Dataset excerpt:
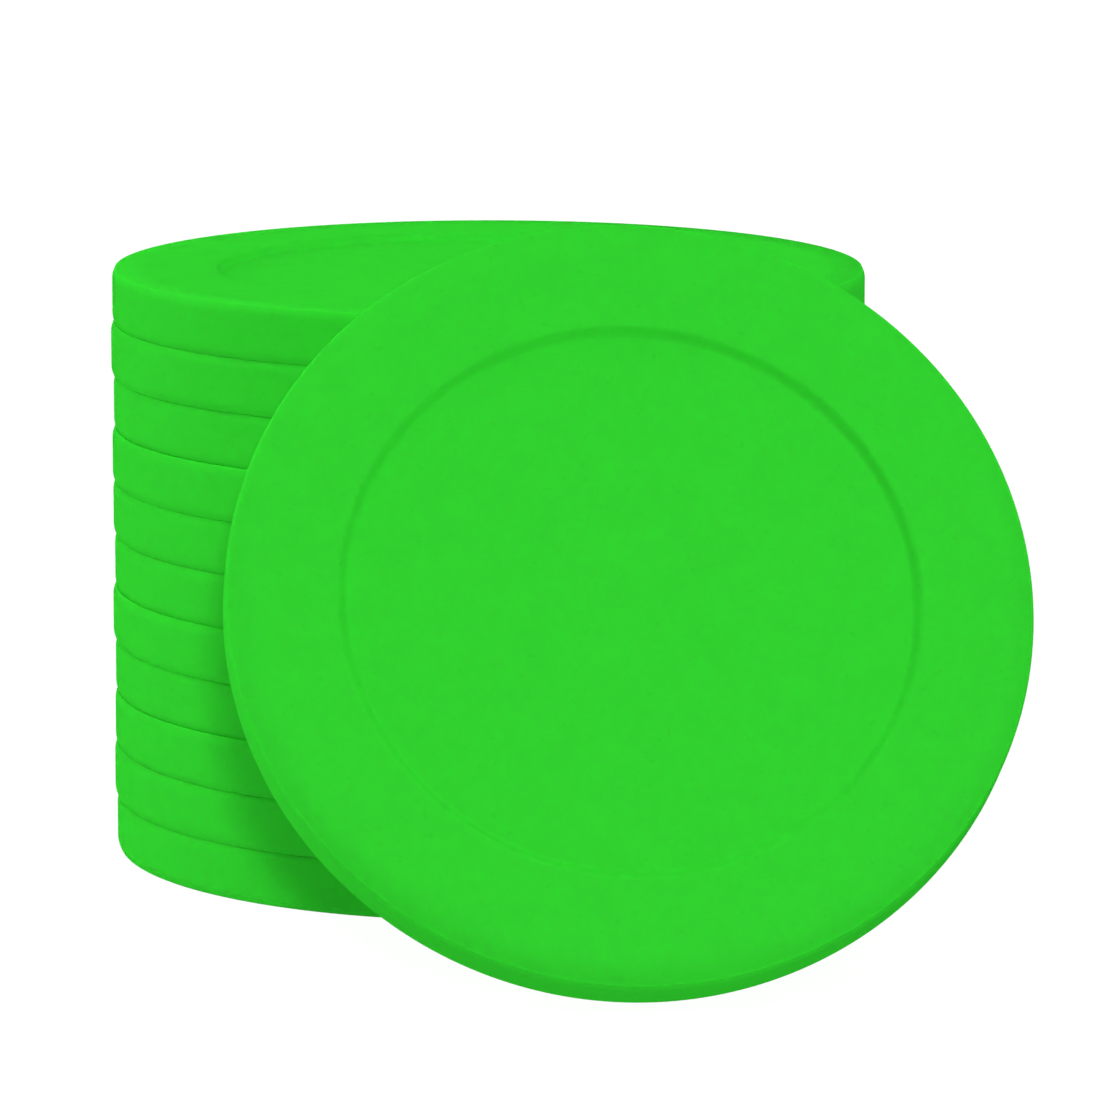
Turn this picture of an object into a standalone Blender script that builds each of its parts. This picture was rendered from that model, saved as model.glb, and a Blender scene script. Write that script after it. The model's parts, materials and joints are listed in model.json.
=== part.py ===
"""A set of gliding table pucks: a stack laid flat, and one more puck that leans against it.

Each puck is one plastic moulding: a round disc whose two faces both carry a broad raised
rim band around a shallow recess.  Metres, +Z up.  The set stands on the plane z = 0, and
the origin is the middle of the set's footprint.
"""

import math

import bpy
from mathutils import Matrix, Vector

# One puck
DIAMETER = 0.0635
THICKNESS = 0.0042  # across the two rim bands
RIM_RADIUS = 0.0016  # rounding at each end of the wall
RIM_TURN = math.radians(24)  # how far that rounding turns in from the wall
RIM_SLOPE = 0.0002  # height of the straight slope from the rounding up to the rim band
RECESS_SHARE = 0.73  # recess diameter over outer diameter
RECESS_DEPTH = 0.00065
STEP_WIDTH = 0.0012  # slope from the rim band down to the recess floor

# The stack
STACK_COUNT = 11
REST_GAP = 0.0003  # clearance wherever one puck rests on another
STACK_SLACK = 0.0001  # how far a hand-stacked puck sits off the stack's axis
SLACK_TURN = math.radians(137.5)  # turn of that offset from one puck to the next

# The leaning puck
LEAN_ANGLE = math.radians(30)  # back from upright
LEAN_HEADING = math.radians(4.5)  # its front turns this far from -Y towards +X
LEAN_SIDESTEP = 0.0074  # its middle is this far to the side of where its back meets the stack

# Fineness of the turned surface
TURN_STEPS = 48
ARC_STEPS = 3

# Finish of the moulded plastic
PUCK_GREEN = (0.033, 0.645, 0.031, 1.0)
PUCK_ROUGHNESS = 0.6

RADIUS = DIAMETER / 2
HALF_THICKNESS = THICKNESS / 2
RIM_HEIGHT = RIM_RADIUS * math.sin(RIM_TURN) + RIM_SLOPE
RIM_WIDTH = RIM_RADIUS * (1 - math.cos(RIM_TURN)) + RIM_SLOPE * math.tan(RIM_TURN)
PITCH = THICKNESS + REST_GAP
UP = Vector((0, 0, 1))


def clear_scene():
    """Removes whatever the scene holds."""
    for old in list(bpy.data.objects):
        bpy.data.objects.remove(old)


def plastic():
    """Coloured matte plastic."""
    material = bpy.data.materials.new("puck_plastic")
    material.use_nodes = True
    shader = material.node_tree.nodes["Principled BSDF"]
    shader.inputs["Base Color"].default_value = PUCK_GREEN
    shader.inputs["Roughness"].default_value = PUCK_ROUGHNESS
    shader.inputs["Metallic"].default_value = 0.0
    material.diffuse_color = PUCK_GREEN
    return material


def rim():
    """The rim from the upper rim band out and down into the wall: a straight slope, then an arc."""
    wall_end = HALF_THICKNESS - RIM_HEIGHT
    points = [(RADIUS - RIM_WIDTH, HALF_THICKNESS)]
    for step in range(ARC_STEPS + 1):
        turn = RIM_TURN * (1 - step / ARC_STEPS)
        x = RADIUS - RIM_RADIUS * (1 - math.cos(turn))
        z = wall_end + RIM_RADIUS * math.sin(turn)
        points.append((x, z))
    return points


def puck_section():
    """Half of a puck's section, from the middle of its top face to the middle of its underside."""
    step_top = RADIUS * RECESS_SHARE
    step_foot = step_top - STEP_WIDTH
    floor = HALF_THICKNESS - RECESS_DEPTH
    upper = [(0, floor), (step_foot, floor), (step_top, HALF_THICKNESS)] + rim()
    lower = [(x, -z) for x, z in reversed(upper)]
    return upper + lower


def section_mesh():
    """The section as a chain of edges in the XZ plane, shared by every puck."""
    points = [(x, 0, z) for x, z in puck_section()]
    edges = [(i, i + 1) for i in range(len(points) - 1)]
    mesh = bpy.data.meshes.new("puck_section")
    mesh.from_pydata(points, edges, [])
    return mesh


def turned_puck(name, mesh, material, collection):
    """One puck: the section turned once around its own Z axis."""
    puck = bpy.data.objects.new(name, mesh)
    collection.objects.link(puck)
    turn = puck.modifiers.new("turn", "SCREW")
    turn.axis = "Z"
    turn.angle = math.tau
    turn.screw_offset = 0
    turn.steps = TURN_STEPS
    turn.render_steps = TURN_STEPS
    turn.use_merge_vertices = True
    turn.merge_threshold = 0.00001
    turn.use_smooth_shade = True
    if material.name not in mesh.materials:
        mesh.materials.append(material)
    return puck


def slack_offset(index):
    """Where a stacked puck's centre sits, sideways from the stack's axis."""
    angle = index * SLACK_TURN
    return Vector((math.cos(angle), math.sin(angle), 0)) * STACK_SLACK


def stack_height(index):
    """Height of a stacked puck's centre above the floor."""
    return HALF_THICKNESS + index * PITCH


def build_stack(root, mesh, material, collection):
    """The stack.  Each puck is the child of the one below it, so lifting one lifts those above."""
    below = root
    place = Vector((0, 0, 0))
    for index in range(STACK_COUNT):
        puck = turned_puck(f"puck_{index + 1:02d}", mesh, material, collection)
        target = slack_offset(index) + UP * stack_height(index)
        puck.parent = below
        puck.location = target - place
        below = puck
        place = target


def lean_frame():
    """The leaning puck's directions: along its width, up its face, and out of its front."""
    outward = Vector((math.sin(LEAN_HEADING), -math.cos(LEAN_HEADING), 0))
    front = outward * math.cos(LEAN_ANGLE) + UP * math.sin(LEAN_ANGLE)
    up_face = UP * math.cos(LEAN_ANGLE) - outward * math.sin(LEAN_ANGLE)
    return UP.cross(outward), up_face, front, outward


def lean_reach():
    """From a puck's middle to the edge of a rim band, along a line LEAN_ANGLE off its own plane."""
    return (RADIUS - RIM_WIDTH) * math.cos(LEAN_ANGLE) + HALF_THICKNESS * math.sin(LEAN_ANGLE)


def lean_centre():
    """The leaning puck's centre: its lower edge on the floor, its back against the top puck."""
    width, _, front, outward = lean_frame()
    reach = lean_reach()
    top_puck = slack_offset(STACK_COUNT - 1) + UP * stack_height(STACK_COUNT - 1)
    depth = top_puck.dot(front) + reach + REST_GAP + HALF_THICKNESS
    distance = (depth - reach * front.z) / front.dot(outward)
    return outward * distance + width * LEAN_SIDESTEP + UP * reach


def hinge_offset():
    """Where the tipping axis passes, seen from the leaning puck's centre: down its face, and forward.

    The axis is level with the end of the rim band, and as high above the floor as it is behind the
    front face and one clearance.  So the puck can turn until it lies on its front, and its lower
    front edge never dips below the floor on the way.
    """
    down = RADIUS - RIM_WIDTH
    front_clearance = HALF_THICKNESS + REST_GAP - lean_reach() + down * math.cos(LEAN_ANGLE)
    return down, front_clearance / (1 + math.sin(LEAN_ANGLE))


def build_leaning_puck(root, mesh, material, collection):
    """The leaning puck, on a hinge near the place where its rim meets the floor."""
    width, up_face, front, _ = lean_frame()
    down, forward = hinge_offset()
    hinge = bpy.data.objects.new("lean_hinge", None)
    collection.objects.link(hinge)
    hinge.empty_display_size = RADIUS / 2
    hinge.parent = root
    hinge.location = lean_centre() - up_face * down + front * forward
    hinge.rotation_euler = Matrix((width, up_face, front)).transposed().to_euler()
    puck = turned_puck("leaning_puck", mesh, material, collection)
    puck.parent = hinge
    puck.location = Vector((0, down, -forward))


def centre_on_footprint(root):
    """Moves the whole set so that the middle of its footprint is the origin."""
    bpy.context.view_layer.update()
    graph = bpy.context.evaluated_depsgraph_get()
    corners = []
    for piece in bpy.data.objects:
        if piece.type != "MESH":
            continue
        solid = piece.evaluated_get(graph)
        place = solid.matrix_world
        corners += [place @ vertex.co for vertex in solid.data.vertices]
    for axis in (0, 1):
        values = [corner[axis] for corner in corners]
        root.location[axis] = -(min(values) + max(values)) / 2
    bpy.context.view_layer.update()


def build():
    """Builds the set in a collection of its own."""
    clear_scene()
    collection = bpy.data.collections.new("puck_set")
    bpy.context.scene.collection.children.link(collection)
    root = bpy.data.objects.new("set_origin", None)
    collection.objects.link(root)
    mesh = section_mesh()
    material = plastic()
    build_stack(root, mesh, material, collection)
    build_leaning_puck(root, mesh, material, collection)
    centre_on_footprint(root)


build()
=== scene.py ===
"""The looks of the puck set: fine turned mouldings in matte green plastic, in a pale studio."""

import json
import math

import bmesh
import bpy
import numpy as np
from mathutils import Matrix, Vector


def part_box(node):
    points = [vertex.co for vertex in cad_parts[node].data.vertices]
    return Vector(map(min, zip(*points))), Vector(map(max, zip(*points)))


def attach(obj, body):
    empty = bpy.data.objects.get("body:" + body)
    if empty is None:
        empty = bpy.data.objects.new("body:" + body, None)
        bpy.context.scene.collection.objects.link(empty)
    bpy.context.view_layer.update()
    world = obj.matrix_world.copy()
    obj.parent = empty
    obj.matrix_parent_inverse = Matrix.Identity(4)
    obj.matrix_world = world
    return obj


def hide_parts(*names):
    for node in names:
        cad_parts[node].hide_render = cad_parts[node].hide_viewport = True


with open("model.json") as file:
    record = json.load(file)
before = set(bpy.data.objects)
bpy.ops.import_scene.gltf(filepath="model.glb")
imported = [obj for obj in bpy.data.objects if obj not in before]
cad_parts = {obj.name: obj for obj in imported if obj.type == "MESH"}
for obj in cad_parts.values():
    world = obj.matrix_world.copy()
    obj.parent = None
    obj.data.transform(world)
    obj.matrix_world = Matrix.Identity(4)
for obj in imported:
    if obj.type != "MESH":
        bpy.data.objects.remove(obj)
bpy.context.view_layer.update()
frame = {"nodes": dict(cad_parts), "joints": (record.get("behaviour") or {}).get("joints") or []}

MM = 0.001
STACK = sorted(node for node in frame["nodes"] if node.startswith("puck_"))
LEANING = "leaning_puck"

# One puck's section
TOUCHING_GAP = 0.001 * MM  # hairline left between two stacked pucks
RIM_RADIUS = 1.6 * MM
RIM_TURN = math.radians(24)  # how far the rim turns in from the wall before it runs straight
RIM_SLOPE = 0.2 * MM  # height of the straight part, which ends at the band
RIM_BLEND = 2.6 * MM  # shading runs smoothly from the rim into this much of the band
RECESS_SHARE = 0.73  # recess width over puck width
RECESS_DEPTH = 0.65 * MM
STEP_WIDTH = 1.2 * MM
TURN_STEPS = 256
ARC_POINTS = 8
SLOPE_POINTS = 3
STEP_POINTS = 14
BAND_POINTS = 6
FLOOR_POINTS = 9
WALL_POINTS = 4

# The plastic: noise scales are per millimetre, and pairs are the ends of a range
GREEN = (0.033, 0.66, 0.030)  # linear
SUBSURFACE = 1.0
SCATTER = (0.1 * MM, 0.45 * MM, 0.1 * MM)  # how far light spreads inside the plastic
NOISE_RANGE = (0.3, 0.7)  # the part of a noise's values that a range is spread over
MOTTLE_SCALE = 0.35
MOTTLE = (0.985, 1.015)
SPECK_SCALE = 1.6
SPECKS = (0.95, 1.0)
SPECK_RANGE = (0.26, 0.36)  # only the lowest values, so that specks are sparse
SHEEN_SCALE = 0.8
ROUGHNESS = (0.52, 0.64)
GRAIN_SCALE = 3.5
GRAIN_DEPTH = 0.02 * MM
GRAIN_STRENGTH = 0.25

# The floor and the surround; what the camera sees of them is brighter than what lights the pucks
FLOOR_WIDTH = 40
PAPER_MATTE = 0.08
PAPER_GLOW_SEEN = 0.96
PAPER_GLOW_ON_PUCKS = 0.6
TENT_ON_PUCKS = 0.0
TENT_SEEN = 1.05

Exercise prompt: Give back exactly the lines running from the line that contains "material = plastic()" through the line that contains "obj.parent = None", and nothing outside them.

Task output:
    material = plastic()
    build_stack(root, mesh, material, collection)
    build_leaning_puck(root, mesh, material, collection)
    centre_on_footprint(root)


build()
=== scene.py ===
"""The looks of the puck set: fine turned mouldings in matte green plastic, in a pale studio."""

import json
import math

import bmesh
import bpy
import numpy as np
from mathutils import Matrix, Vector


def part_box(node):
    points = [vertex.co for vertex in cad_parts[node].data.vertices]
    return Vector(map(min, zip(*points))), Vector(map(max, zip(*points)))


def attach(obj, body):
    empty = bpy.data.objects.get("body:" + body)
    if empty is None:
        empty = bpy.data.objects.new("body:" + body, None)
        bpy.context.scene.collection.objects.link(empty)
    bpy.context.view_layer.update()
    world = obj.matrix_world.copy()
    obj.parent = empty
    obj.matrix_parent_inverse = Matrix.Identity(4)
    obj.matrix_world = world
    return obj


def hide_parts(*names):
    for node in names:
        cad_parts[node].hide_render = cad_parts[node].hide_viewport = True


with open("model.json") as file:
    record = json.load(file)
before = set(bpy.data.objects)
bpy.ops.import_scene.gltf(filepath="model.glb")
imported = [obj for obj in bpy.data.objects if obj not in before]
cad_parts = {obj.name: obj for obj in imported if obj.type == "MESH"}
for obj in cad_parts.values():
    world = obj.matrix_world.copy()
    obj.parent = None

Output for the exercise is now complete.